Many Texas couples who are considering divorce wonder about the possibility of spousal support. Neither temporary spousal support nor longer-lasting spousal maintenance are automatic, and they are not ordered in every case.
The court has the final say in how long someone may need to make payments to his or her former spouse. To understand how long support may last in your case, it will help to become more familiar with the different types of spousal support available in Texas.
Temporary spousal support
Judges can award temporary spousal support in divorce cases that are still in progress. Such awards are designed to maintain the status quo of the parties until the proceedings conclude. Temporary support is based on need, and it is not appropriate for every couple.
Once a divorce has been finalized, the spousal support paid throughout the dissolution may transition into longer-lasting maintenance. That being said, spousal maintenance is generally meant to be temporary and rehabilitative in nature. Qualification for spousal maintenance depends on the length of the marriage as well as the reasonable needs of the party requesting support. Unless exigent circumstances exist, it typically lasts no more than 10 years.

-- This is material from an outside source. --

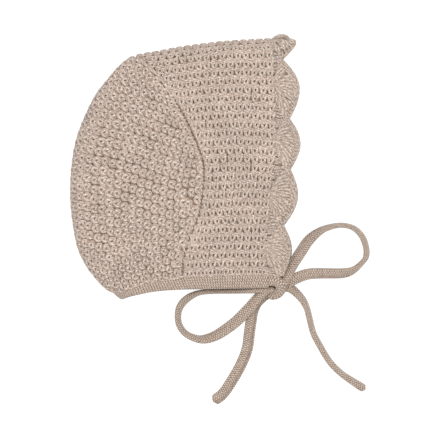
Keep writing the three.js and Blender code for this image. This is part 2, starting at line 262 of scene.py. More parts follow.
def layer_spread(points):
    """How far the two layers stand apart."""
    depth = np.clip(points[:, 0] / BONNET_DEPTH, 0, 1) * 3
    column = np.minimum(depth.astype(int), 2)
    height = np.clip(points[:, 1] / BONNET_HEIGHT, 0, 1)
    row = np.clip(np.searchsorted(PUFF_HEIGHTS, height) - 1, 0, 2)
    across = smooth_share(depth - column)
    up = smooth_share((height - PUFF_HEIGHTS[row]) / (PUFF_HEIGHTS[row + 1] - PUFF_HEIGHTS[row]))
    below = PUFF[row, column] * (1 - across) + PUFF[row, column + 1] * across
    above = PUFF[row + 1, column] * (1 - across) + PUFF[row + 1, column + 1] * across
    return FULLNESS * (below * (1 - up) + above * up)


def layer_point(points, side, inset):
    """Points of the fabric, inset from the outside of its wall, on the upper (1) or lower (-1) layer."""
    distance, inward = from_fold(points)
    roundness = np.minimum(distance / FOLD_REACH, 1)
    half = layer_spread(points) / 2
    rise = np.sqrt(np.maximum(1 - (1 - roundness) ** 2, 0))
    place = points + inward * (inset * (1 - roundness))[:, None]
    return np.column_stack([place, half + side * (half - inset) * rise])


def photo_point(x, y, z=0.0):
    """A place in the plan for a pixel of the photograph, at a height."""
    return ((x - PHOTO_BACK_X) * PIXEL, (PHOTO_NECK_Y - y) * PIXEL, z)


# The crease where the short rows at the side of the head meet
short_row_crease = np.array([
    photo_point(x, y)[:2] for x, y in ((186, 190), (189, 197), (194, 203), (200, 208))])

# The plan's place in the frame, from the solids
plan_shift = np.array([
    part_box("back_panel")[0][0] / MM - fold[:, 0].min(),
    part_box("front_band")[1][1] / MM - fold[-1, 1],
    0.0,
])


def to_frame(points):
    return (np.asarray(points, dtype=float) + plan_shift) * MM


def new_object(name, data):
    item = bpy.data.objects.new(name, data)
    bpy.context.scene.collection.objects.link(item)
    return item


# Camera and light
def add_camera():
    middle = to_frame([photo_point(PHOTO_SIZE / 2, PHOTO_SIZE / 2)])[0]
    height = 1.9
    camera = bpy.data.cameras.new("overhead_camera")
    camera.sensor_width = 36.0
    camera.lens = camera.sensor_width * height / (PHOTO_SIZE * PIXEL * MM)
    camera.clip_end = 20.0
    holder = new_object("overhead_camera", camera)
    holder.location = (middle[0], middle[1], height)
    bpy.context.scene.camera = holder


def add_light(name, place, target, size, power):
    lamp = bpy.data.lights.new(name, "AREA")
    lamp.size = size
    lamp.energy = power
    holder = new_object(name, lamp)
    holder.location = place
    direction = np.array(target) - np.array(place)
    yaw = math.atan2(direction[1], direction[0])
    pitch = math.atan2(math.hypot(direction[0], direction[1]), -direction[2])
    holder.rotation_euler = (pitch, 0, yaw - math.pi / 2)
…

Though Texas is generally a “no-alimony” state, it is possible for divorcing spouses to contractually agree to a support settlement. In such a contract, the parties can decide upon the length of time payments will happen and the amount of payments. They could even include terms under which the alimony will end early. Such terms could include remarriage of the recipient spouse or job loss of the paying spouse, among others.
As with most matters pertaining to divorce, you and your spouse could always reach an agreement regarding spousal support payments on your own. Otherwise, you’ll need to schedule a hearing with the court, and a judge will set the terms for you. Your divorce attorney can help you file a formal motion with the court.